Task to carry out:
For the material that follows, return exactly the lines from the one with "middle of the box" through the one with "obj.parent = empty", both ends included.

+---+

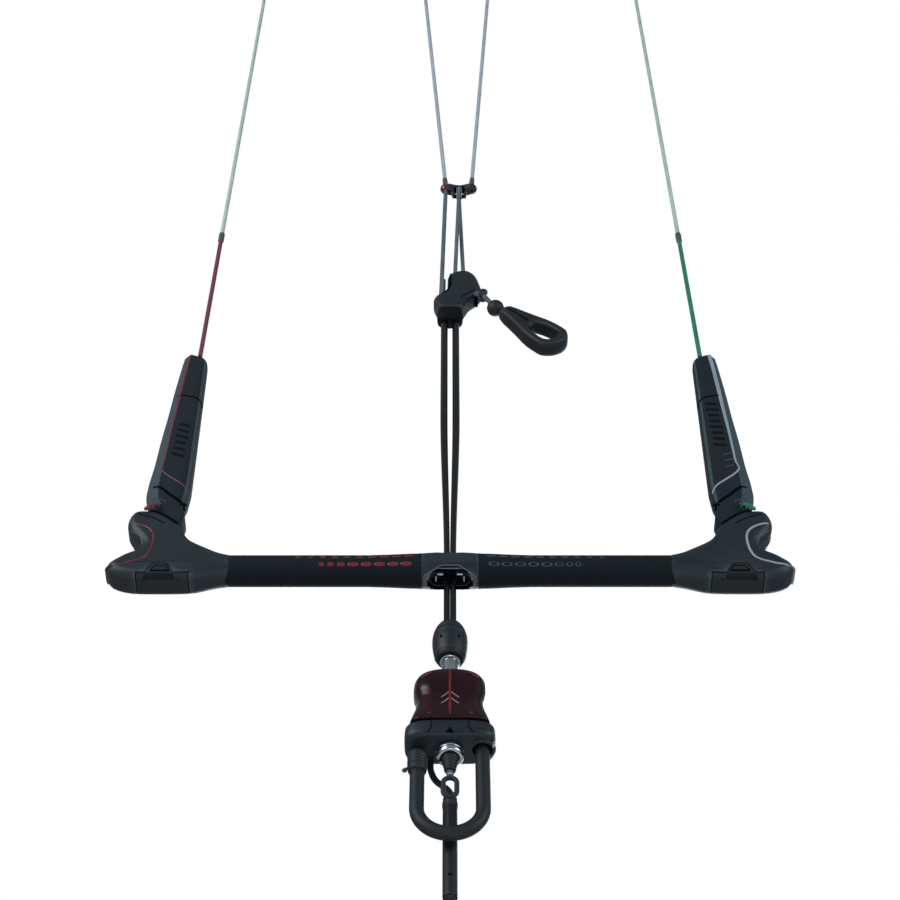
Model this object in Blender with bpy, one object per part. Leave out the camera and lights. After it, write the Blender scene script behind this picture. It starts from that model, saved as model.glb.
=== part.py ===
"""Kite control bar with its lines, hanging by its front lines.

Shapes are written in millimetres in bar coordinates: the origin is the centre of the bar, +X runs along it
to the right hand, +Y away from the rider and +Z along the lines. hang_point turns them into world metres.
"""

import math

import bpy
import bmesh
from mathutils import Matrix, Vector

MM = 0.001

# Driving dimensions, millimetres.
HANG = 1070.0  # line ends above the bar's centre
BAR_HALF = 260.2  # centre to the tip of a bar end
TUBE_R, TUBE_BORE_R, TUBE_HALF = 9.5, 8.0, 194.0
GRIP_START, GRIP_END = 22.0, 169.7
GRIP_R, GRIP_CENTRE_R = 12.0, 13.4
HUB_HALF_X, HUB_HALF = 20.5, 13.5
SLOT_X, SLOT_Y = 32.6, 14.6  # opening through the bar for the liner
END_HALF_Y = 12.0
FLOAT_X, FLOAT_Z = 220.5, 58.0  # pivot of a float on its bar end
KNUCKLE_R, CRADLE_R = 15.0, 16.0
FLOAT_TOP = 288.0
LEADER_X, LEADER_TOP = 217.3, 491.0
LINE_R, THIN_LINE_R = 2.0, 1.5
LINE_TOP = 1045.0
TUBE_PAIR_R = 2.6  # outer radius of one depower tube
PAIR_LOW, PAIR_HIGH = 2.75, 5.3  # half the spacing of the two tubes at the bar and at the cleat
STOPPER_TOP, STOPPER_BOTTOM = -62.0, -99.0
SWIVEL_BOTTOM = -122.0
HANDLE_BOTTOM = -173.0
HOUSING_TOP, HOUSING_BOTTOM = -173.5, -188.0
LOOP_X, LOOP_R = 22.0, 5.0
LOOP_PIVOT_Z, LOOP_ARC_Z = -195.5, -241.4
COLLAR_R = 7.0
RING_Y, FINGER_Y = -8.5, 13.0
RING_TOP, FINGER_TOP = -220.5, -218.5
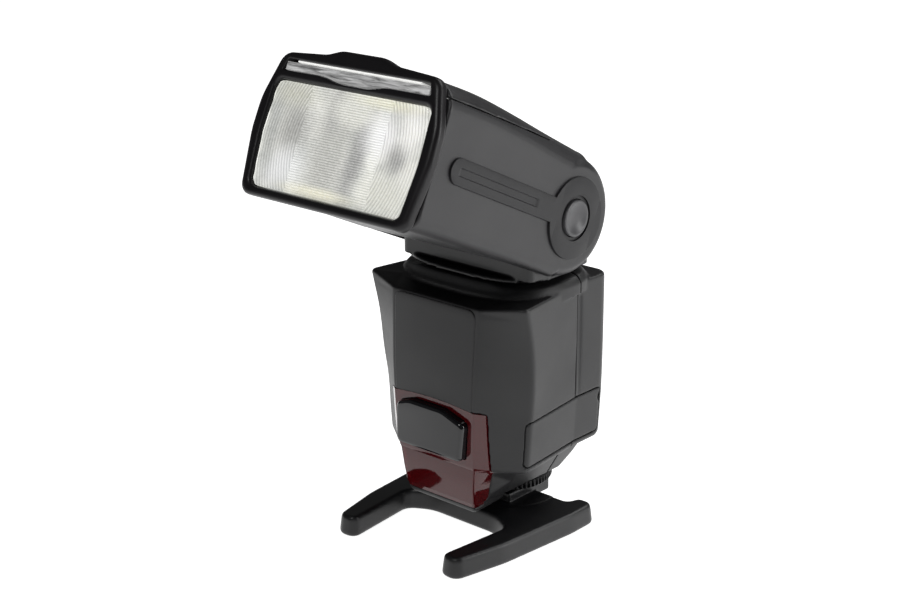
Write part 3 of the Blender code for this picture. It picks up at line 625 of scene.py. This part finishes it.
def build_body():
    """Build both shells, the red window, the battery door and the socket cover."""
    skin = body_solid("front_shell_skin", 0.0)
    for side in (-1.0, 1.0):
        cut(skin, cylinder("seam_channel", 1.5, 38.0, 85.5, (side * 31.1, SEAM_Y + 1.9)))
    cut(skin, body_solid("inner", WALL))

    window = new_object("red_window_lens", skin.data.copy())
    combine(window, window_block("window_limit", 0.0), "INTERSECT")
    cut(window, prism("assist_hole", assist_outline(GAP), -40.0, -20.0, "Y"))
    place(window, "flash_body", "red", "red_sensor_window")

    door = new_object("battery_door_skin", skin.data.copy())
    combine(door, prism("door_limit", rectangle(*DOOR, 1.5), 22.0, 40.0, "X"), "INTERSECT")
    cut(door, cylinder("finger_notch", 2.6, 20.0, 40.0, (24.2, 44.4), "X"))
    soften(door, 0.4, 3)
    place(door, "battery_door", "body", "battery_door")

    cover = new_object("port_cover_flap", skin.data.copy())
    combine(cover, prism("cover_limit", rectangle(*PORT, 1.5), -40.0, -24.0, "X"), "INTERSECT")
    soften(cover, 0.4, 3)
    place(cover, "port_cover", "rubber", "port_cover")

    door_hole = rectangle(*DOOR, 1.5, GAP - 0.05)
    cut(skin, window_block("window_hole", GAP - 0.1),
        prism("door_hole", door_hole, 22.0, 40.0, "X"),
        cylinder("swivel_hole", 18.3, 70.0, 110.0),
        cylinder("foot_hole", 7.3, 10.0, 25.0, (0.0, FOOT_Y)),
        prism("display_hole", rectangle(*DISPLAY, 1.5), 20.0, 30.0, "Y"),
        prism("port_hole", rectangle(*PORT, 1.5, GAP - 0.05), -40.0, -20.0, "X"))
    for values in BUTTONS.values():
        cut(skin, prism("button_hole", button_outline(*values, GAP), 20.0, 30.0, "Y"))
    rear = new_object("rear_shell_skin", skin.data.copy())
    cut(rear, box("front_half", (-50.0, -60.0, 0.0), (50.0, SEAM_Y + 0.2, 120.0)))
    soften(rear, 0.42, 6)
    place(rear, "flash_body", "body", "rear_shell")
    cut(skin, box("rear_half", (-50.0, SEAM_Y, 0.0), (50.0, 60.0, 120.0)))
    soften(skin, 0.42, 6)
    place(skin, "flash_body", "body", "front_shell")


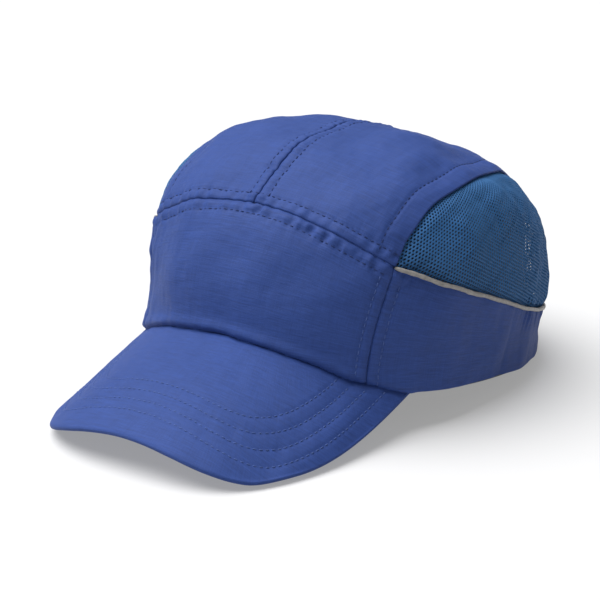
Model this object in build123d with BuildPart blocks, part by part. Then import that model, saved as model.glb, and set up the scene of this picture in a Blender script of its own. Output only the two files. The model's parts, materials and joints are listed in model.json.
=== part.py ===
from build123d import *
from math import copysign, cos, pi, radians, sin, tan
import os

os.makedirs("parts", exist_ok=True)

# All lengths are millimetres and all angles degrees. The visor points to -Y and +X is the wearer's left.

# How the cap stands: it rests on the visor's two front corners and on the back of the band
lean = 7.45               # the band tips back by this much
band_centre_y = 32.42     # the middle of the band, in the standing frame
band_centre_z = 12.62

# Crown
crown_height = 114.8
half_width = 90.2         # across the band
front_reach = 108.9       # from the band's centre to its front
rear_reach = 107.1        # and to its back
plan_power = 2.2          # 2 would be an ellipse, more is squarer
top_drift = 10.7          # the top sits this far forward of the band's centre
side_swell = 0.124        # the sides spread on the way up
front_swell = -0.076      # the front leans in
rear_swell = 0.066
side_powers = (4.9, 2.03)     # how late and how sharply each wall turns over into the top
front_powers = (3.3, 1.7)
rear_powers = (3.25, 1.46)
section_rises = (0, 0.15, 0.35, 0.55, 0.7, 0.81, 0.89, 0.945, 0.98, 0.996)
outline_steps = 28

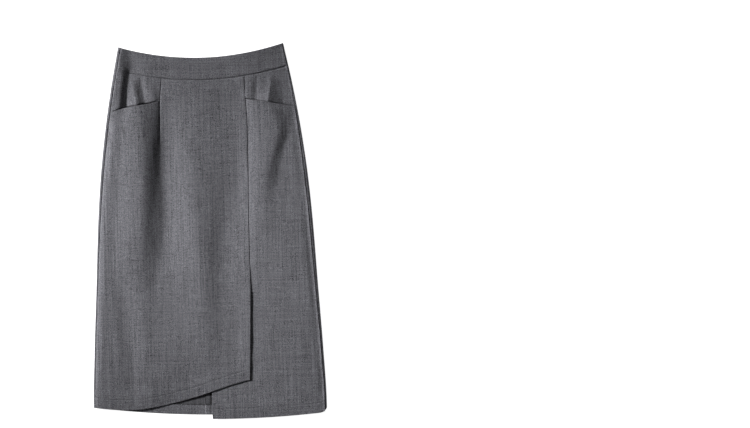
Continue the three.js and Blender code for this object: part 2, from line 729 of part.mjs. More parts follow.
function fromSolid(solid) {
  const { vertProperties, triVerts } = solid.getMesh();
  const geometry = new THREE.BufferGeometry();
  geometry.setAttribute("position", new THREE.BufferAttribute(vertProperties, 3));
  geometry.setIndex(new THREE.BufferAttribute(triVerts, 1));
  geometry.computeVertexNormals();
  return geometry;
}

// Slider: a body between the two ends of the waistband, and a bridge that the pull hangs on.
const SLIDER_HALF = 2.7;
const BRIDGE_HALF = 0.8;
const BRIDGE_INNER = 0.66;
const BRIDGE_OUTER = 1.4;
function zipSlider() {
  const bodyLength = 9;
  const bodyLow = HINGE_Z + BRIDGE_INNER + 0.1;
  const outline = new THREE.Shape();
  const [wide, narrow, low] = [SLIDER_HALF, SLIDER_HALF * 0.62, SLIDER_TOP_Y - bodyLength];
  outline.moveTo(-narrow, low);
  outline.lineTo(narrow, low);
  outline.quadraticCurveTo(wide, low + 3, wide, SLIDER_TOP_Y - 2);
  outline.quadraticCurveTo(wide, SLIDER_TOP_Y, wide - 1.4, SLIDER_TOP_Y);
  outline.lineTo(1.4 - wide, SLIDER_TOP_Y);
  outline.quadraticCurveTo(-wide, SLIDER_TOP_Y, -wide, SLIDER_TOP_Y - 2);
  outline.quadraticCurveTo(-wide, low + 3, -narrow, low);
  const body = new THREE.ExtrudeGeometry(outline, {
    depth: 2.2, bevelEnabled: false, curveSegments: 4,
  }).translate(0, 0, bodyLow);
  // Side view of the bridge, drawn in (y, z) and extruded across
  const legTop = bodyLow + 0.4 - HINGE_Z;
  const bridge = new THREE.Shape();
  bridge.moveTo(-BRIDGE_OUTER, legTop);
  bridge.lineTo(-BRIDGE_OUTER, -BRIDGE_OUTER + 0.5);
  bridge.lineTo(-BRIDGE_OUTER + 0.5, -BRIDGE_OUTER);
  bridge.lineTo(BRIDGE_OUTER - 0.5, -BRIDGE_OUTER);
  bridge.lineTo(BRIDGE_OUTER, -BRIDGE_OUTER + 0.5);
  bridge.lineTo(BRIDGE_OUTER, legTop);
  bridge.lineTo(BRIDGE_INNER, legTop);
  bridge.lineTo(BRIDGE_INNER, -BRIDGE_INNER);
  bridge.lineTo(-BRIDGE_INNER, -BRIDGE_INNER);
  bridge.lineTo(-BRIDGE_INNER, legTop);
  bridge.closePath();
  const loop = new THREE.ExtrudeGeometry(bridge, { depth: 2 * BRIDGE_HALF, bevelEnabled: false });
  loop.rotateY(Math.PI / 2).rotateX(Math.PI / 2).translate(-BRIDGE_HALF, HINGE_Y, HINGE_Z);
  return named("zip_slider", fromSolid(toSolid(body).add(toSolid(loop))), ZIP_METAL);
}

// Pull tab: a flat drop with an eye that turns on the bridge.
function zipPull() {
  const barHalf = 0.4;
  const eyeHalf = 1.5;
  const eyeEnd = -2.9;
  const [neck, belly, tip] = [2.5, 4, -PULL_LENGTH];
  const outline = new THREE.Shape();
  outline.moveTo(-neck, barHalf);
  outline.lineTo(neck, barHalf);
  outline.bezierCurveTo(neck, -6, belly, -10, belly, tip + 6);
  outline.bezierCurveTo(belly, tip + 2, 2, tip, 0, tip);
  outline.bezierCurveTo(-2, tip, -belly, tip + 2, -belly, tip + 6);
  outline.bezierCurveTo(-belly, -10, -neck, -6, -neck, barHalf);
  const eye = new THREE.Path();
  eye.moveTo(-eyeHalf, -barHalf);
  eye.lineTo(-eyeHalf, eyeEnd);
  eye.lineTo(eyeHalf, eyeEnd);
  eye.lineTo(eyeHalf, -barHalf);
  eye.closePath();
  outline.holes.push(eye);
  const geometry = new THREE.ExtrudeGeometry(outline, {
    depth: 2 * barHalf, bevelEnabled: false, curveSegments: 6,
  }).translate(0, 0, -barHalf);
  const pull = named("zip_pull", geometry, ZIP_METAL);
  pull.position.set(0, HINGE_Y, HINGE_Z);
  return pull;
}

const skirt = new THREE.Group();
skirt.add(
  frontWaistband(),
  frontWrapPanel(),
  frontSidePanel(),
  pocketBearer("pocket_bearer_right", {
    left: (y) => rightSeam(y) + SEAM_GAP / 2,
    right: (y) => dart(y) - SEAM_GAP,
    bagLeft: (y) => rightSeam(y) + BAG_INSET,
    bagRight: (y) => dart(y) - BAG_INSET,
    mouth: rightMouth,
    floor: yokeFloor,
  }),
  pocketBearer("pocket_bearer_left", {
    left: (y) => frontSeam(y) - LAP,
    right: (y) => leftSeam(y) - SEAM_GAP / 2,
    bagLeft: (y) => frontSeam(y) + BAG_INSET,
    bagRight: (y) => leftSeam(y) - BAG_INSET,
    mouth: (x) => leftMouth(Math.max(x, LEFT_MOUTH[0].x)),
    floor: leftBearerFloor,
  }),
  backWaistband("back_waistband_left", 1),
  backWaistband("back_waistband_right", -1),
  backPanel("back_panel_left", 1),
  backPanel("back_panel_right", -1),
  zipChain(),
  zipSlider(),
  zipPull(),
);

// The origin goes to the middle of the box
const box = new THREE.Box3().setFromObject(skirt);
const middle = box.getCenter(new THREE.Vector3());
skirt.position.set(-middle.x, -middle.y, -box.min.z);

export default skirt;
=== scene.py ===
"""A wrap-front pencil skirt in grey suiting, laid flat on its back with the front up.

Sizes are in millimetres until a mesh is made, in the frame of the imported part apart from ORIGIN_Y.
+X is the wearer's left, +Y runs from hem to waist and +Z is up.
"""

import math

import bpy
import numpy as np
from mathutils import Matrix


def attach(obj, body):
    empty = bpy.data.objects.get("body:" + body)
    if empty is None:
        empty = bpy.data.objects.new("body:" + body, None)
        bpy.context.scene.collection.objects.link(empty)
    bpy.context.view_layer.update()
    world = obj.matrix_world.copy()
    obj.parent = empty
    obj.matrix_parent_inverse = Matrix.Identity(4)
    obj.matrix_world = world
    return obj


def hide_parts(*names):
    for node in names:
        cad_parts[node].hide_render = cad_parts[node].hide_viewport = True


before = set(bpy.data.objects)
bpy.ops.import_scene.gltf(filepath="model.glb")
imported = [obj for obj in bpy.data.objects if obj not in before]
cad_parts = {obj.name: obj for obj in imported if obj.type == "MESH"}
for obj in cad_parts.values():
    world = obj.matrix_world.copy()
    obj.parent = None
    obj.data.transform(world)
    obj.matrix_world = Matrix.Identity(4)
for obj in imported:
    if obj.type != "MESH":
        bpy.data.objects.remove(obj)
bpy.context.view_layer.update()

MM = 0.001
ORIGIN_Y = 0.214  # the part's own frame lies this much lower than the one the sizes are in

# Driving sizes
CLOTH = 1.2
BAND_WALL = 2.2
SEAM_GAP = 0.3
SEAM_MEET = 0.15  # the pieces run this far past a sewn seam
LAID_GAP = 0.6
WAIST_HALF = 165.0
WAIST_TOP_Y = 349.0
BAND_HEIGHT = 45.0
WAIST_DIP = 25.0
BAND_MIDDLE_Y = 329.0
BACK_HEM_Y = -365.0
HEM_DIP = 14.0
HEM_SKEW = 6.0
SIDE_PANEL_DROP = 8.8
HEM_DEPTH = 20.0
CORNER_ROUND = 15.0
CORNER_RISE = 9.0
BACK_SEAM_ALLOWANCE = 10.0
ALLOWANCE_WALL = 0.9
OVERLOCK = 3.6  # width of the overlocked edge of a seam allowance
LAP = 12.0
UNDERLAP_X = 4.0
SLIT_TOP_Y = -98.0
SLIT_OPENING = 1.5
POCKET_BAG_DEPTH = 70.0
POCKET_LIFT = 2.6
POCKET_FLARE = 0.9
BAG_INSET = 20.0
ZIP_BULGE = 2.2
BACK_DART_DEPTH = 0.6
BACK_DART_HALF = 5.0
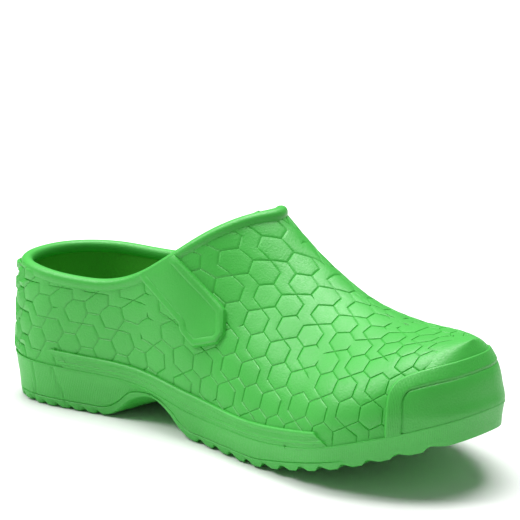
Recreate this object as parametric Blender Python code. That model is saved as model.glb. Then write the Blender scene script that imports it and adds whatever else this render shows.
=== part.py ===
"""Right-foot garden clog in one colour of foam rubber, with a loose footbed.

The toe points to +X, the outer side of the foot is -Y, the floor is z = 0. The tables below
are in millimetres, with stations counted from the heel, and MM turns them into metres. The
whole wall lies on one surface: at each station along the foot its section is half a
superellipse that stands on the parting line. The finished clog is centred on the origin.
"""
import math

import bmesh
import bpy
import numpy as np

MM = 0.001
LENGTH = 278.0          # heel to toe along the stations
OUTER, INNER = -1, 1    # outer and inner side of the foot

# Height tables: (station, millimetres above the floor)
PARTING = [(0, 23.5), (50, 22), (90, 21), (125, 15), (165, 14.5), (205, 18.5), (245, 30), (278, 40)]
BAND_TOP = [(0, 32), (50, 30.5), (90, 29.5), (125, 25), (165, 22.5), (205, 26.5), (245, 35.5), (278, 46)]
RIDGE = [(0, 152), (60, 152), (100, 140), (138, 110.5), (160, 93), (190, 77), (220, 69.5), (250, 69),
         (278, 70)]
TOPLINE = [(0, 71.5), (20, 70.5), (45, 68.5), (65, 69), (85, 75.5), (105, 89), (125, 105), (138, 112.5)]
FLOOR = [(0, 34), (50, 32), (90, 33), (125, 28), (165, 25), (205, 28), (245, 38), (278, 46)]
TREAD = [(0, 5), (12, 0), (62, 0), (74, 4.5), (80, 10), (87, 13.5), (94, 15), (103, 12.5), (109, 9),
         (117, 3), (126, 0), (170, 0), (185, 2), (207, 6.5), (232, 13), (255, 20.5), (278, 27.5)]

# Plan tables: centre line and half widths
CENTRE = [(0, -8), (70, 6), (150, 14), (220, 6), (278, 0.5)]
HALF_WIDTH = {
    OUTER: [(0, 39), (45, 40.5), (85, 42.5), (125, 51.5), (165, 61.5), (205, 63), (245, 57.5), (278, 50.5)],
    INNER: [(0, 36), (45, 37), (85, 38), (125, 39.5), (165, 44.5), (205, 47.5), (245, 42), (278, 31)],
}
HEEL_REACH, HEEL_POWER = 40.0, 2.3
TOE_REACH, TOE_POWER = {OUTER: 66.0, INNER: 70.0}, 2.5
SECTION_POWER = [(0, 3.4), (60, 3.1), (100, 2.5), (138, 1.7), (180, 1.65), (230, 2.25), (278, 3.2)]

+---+

Finished answer:
// The origin goes to the middle of the box
const box = new THREE.Box3().setFromObject(skirt);
const middle = box.getCenter(new THREE.Vector3());
skirt.position.set(-middle.x, -middle.y, -box.min.z);

export default skirt;
=== scene.py ===
"""A wrap-front pencil skirt in grey suiting, laid flat on its back with the front up.

Sizes are in millimetres until a mesh is made, in the frame of the imported part apart from ORIGIN_Y.
+X is the wearer's left, +Y runs from hem to waist and +Z is up.
"""

import math

import bpy
import numpy as np
from mathutils import Matrix


def attach(obj, body):
    empty = bpy.data.objects.get("body:" + body)
    if empty is None:
        empty = bpy.data.objects.new("body:" + body, None)
        bpy.context.scene.collection.objects.link(empty)
    bpy.context.view_layer.update()
    world = obj.matrix_world.copy()
    obj.parent = empty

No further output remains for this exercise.